══ COLLECTED MATERIAL
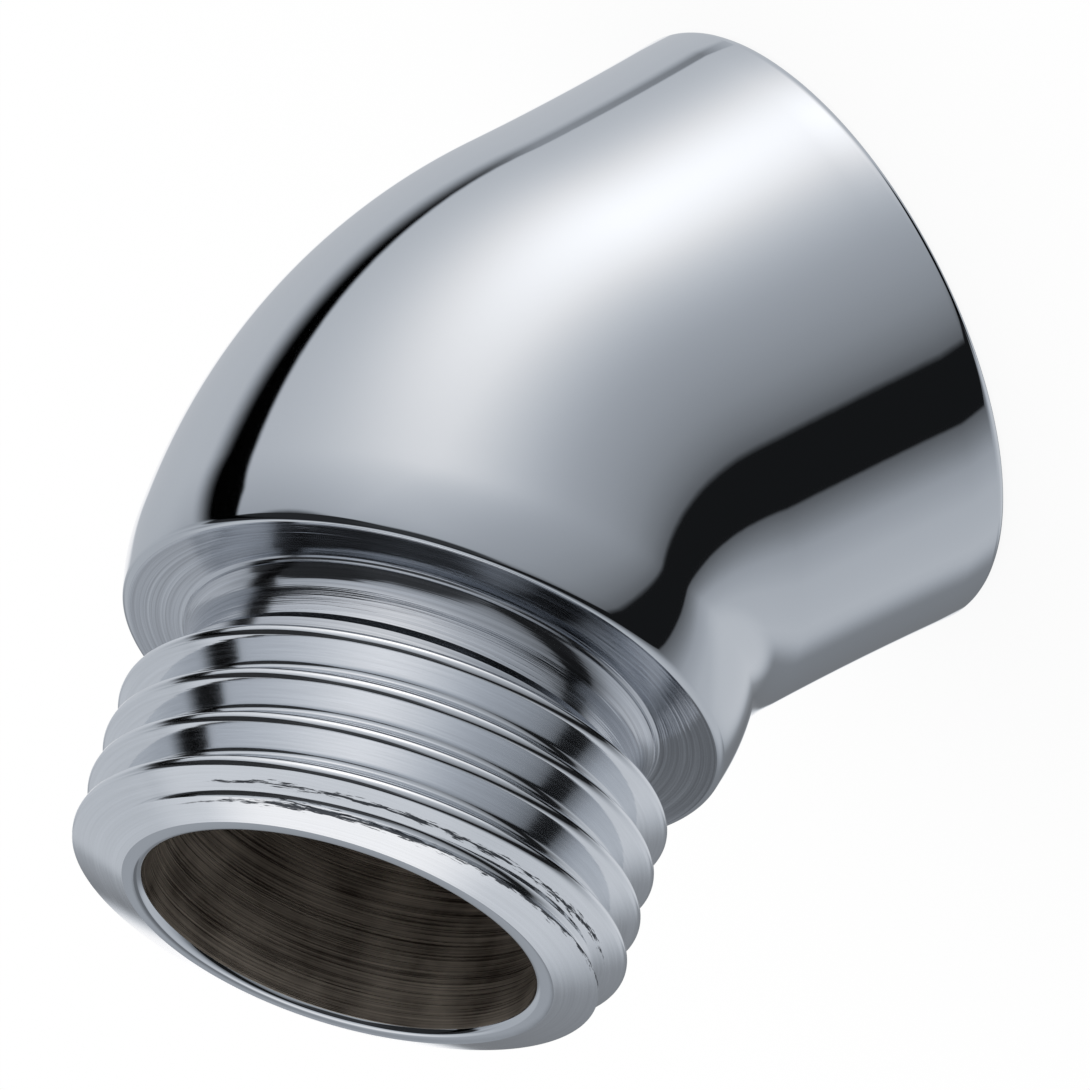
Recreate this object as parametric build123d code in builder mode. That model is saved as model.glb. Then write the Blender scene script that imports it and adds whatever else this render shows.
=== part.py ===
"""Wall outlet elbow: a one-piece chromed brass elbow with a G 1/2 thread at each end.

The elbow stands on the flat rim of its socket. The origin is the centre of the socket's mouth and +Z is up along
the socket's axis. The threaded spigot leans from +Z towards +X by the bend angle. Millimetres.
"""

import os
from math import cos, radians, sin, tan

from build123d import *

# G 1/2 pipe thread, Whitworth form: 14 turns to the inch, flanks 55 degrees apart.
thread_pitch = 25.4 / 14
thread_major_diameter = 20.955
thread_depth = 0.640327 * thread_pitch
thread_minor_diameter = thread_major_diameter - 2 * thread_depth
flank_half_angle = 27.5
root_flat = 0.30

# Spigot: the threaded male end. Its lengths are measured back from the open end.
spigot_length = 10.6
relief_width = 2.1
relief_diameter = 17.5
relief_corner_height = 1.1
relief_corner_width = 0.4
run_out_width = 0.95
run_out_diameter = 18.5
land_diameter = 16.5
end_chamfer_angle = 22.0
lip_radius = 0.3
first_groove = 1.07
groove_overrun = 1.0
groove_clearance = 0.2

# Waterway: the bore through the whole elbow.
waterway_diameter = 15.0

# Body: the polished outside, from the shoulder round the bend to the rim of the socket.
bend_angle = 40.0
bend_radius = 16.0
bend_diameter = 24.5
neck_length = 2.8
neck_diameter = 23.6
shoulder_edge = 0.18
barrel_length = 9.5
rim_diameter = 25.1
rim_radius = 0.5

# Socket: the threaded female end, with a flat seat for a washer at its bottom.
socket_depth = 9.0
mouth_diameter = 21.4

# Groove between the thread's ridges: one helical cutter that runs out into the relief and past the open end.
major_radius = thread_major_diameter / 2
groove_start = relief_width / 2 - spigot_length
with BuildPart() as groove:
    with BuildLine() as groove_path:
        Helix(
            pitch=thread_pitch,
            height=groove_overrun - groove_start,
            radius=major_radius,
            center=(0, 0, groove_start),
        )
    groove_plane = Plane(origin=groove_path.line @ 0, x_dir=(1, 0, 0), z_dir=groove_path.line % 0)
    with BuildSketch(groove_plane) as groove_profile:
        with BuildLine():
            groove_half_width = root_flat / 2 + (thread_depth + groove_clearance) * tan(radians(flank_half_angle))
            Polyline(
                (-thread_depth, -root_flat / 2),
                (groove_clearance, -groove_half_width),
                (groove_clearance, groove_half_width),
                (-thread_depth, root_flat / 2),
                close=True,
            )
        make_face()
    sweep(path=groove_path.line, is_frenet=True)

# Spigot, in its own frame: the origin is the centre of the open end and z points out of it.
stub_length = neck_length / 2
with BuildPart() as spigot:
    # Thread: a bar of the major diameter, grooved and chamfered at the open end.
    thread_end = relief_width + run_out_width - spigot_length
    with BuildSketch():
        Circle(major_radius)
    extrude(amount=thread_end)
    add(groove.part, mode=Mode.SUBTRACT)
    with BuildSketch(Plane.XZ):
        with BuildLine():
            chamfer_width = major_radius - land_diameter / 2 + groove_clearance
            chamfer_height = chamfer_width * tan(radians(end_chamfer_angle))
            Polyline(
                (land_diameter / 2, 0),
                (land_diameter / 2 + chamfer_width, -chamfer_height),
                (land_diameter / 2 + chamfer_width, groove_clearance),
                (land_diameter / 2, groove_clearance),
                close=True,
            )
        make_face()
    revolve(axis=Axis.Z, mode=Mode.SUBTRACT)

    # Relief: behind the last ridge the bar is turned down below the thread, then by a slope to a narrower neck with
    # a hollow corner at the shoulder. A stub goes on into the body.
    with BuildSketch(Plane.XZ):
        with BuildLine():
            relief_radius = relief_diameter / 2
            run_out_radius = run_out_diameter / 2
            slope_end = relief_width - spigot_length
            slope_start = slope_end + run_out_radius - relief_radius
            corner_start = (relief_radius, relief_corner_height - spigot_length)
            corner_end = (relief_radius + relief_corner_width, -spigot_length)
            Polyline(
                (0, thread_end),
                (run_out_radius, thread_end),
                (run_out_radius, slope_start),
                (relief_radius, slope_end),
                corner_start,
            )
            TangentArc(corner_start, corner_end, tangent=(0, -1))
            Polyline(
                corner_end,
                (corner_end[0], -spigot_length - stub_length),
                (0, -spigot_length - stub_length),
                (0, thread_end),
            )
        make_face()
    revolve(axis=Axis.Z)

    # Bore, with a rounded lip at the open end.
    with BuildSketch():
        Circle(waterway_diameter / 2)
    extrude(amount=-spigot_length - stub_length, mode=Mode.SUBTRACT)
    lip_edge = spigot.edges().filter_by(GeomType.CIRCLE).group_by(Axis.Z)[-1].sort_by(SortBy.RADIUS)[0]
    fillet(lip_edge, lip_radius)

# Frames: the neck starts where the bend ends, and the spigot is turned so that its first groove starts where the
# phase says.
turn = radians(bend_angle)
spigot_axis = Vector(sin(turn), 0, cos(turn))
across = Vector(cos(turn), 0, -sin(turn))
bend_centre = Vector(bend_radius, 0, barrel_length)
bend_exit = Vector(bend_radius * (1 - cos(turn)), 0, barrel_length + bend_radius * sin(turn))
end_centre = bend_exit + spigot_axis * (neck_length + spigot_length)
neck_plane = Plane(origin=bend_exit, x_dir=across, z_dir=spigot_axis)
neck_section = Plane(origin=bend_exit, x_dir=across, z_dir=(0, -1, 0))
barrel_top = Plane.XY.offset(barrel_length)
bend_axis = Axis(bend_centre, (0, 1, 0))
groove_turn = 360 * (groove_start + first_groove) / thread_pitch
end_plane = Plane(origin=end_centre, x_dir=across, z_dir=spigot_axis)
spigot_place = end_plane.location * Location((0, 0, 0), (0, 0, groove_turn))

with BuildPart() as elbow_body:
    # Barrel: the socket's outside, which swells a little from the bend to its rim.
    with BuildSketch(Plane.XZ) as barrel_profile:
        with BuildLine():
            swell = TangentArc((bend_diameter / 2, barrel_length), (rim_diameter / 2, 0), tangent=(0, -1))
            Polyline(swell @ 1, (0, 0), (0, barrel_length), swell @ 0)
        make_face()
        fillet(barrel_profile.vertices().group_by(Axis.Y)[0].sort_by(Axis.X)[-1], rim_radius)
    revolve(axis=Axis.Z)

    # Bend: a round bar turned through the bend angle.
    with BuildSketch(barrel_top):
        Circle(bend_diameter / 2)
    revolve(axis=bend_axis, revolution_arc=bend_angle)

    # Neck: narrows from the bend to the shoulder, whose edge is broken by a small chamfer.
    with BuildSketch(neck_section):
        with BuildLine():
            taper = TangentArc(
                (bend_diameter / 2, 0), (neck_diameter / 2, neck_length - shoulder_edge), tangent=(0, 1)
            )
            Polyline(
                taper @ 1,
                (neck_diameter / 2 - shoulder_edge, neck_length),
                (0, neck_length),
                (0, 0),
                taper @ 0,
            )
        make_face()
    revolve(axis=Axis(bend_exit, spigot_axis))

    # Spigot: set in the neck's end.
    add(spigot_place * spigot.part)

    # Waterway: through the neck, round the bend and down to the socket's seat.
    with BuildSketch(neck_plane):
        Circle(waterway_diameter / 2)
    extrude(amount=neck_length, mode=Mode.SUBTRACT)
    with BuildSketch(barrel_top):
        Circle(waterway_diameter / 2)
    revolve(axis=bend_axis, revolution_arc=bend_angle, mode=Mode.SUBTRACT)
    with BuildSketch(barrel_top):
        Circle(waterway_diameter / 2)
    extrude(amount=socket_depth - barrel_length, mode=Mode.SUBTRACT)

    # Socket: bored to the thread's minor diameter, with a countersunk mouth.
    with BuildSketch(Plane.XZ):
        with BuildLine():
            mouth_depth = (mouth_diameter - thread_minor_diameter) / 2
            Polyline(
                (0, 0),
                (mouth_diameter / 2, 0),
                (thread_minor_diameter / 2, mouth_depth),
                (thread_minor_diameter / 2, socket_depth),
                (0, socket_depth),
                close=True,
            )
        make_face()
    revolve(axis=Axis.Z, mode=Mode.SUBTRACT)

elbow_body.part.label = "elbow_body"
os.makedirs("parts", exist_ok=True)
export_step(elbow_body.part, "parts/elbow_body.step")
print("volume", round(elbow_body.part.volume, 1), "solids", len(elbow_body.part.solids()))
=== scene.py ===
from math import atan2, cos, hypot, pi, radians, sin, sqrt, tan

import bmesh
import bpy
from mathutils import Matrix, Vector


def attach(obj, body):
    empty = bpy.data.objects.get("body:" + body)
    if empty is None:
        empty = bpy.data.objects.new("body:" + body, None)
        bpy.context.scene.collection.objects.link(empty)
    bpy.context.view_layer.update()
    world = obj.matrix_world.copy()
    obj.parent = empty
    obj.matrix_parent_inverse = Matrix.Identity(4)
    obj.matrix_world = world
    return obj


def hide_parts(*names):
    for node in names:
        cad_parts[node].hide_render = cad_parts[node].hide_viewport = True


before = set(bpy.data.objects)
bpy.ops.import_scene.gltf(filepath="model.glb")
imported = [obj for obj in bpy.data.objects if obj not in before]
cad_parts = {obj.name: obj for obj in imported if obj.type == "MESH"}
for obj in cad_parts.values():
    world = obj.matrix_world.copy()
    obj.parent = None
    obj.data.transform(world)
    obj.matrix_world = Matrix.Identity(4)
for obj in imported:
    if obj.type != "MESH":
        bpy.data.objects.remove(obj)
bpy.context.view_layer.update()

bpy.ops.object.select_all(action="DESELECT")

# Socket end: the elbow is one hollow brass forging, turned at both ends, polished and chromed. Its skin is drawn as
# one closed row of rings. It starts with the flat rim, its rounded edge and the barrel, which narrows a little
# towards the bend.
mm = 0.001
round_segments = 256
socket_mouth_radius = 10.7 * mm
rim_radius = 12.55 * mm
rim_round = 0.5 * mm
barrel_length = 9.5 * mm
body_radius = 12.25 * mm
up = Vector((0, 0, 1))


def ring_to(centre, radius):
    """Gives the selected ring a new radius about its centre."""
    ring = [v.co for v in bmesh.from_edit_mesh(bpy.context.object.data).verts if v.select]
    now = max((place - centre).length for place in ring)
    bpy.ops.transform.resize(value=(radius / now,) * 3, center_override=centre)


def follow(at, profile, axis=up):
    """Extrudes the selected ring through a profile of (distance along the axis, radius) places."""
    for (was, _), (to, radius) in zip(profile, profile[1:]):
        bpy.ops.mesh.extrude_region_move(TRANSFORM_OT_translate={"value": axis * (to - was)})
        ring_to(at + axis * to, radius)


def arc(centre_along, centre_radius, size, start, end, steps):
    """Places on a round corner, from one angle to another, in degrees from the axis."""
    turns = [radians(start + (end - start) * i / steps) for i in range(steps + 1)]
    return [(centre_along + size * cos(t), centre_radius + size * sin(t)) for t in turns]


def swell(start, end, small, large, steps):
    """Places on a shallow arc that leaves its smaller end parallel to the axis."""
    run = abs(end - start)
    size = (run * run + (large - small) ** 2) / (2 * (large - small))
    ways = [run * i / steps for i in range(steps + 1)]
    return [(start + (end - start) * w / run, small + size - sqrt(size * size - w * w)) for w in ways]


bpy.ops.mesh.primitive_circle_add(vertices=round_segments, radius=socket_mouth_radius, location=(0, 0, 0))
elbow = bpy.context.object
elbow.name = "chromed_elbow"
elbow.data.name = "chromed_elbow"
bpy.ops.object.mode_set(mode="EDIT")
bpy.ops.mesh.select_all(action="SELECT")
rim = [(0.0, socket_mouth_radius)] + arc(rim_round, rim_radius - rim_round, rim_round, 180, 90, 6)
follow(Vector(), rim)
barrel = swell(barrel_length, rim_round, body_radius, rim_radius, 8)[::-1]
follow(Vector(), [(rim_round, rim_radius)] + barrel[1:])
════
- _TASK PROMPT_: Taking the material above, extract exactly and only the lines from the line with "# Socket: bored" to the line with "obj.parent = empty", inclusive of both.

- _ANSWER_:
    # Socket: bored to the thread's minor diameter, with a countersunk mouth.
    with BuildSketch(Plane.XZ):
        with BuildLine():
            mouth_depth = (mouth_diameter - thread_minor_diameter) / 2
            Polyline(
                (0, 0),
                (mouth_diameter / 2, 0),
                (thread_minor_diameter / 2, mouth_depth),
                (thread_minor_diameter / 2, socket_depth),
                (0, socket_depth),
                close=True,
            )
        make_face()
    revolve(axis=Axis.Z, mode=Mode.SUBTRACT)

elbow_body.part.label = "elbow_body"
os.makedirs("parts", exist_ok=True)
export_step(elbow_body.part, "parts/elbow_body.step")
print("volume", round(elbow_body.part.volume, 1), "solids", len(elbow_body.part.solids()))
=== scene.py ===
from math import atan2, cos, hypot, pi, radians, sin, sqrt, tan

import bmesh
import bpy
from mathutils import Matrix, Vector


def attach(obj, body):
    empty = bpy.data.objects.get("body:" + body)
    if empty is None:
        empty = bpy.data.objects.new("body:" + body, None)
        bpy.context.scene.collection.objects.link(empty)
    bpy.context.view_layer.update()
    world = obj.matrix_world.copy()
    obj.parent = empty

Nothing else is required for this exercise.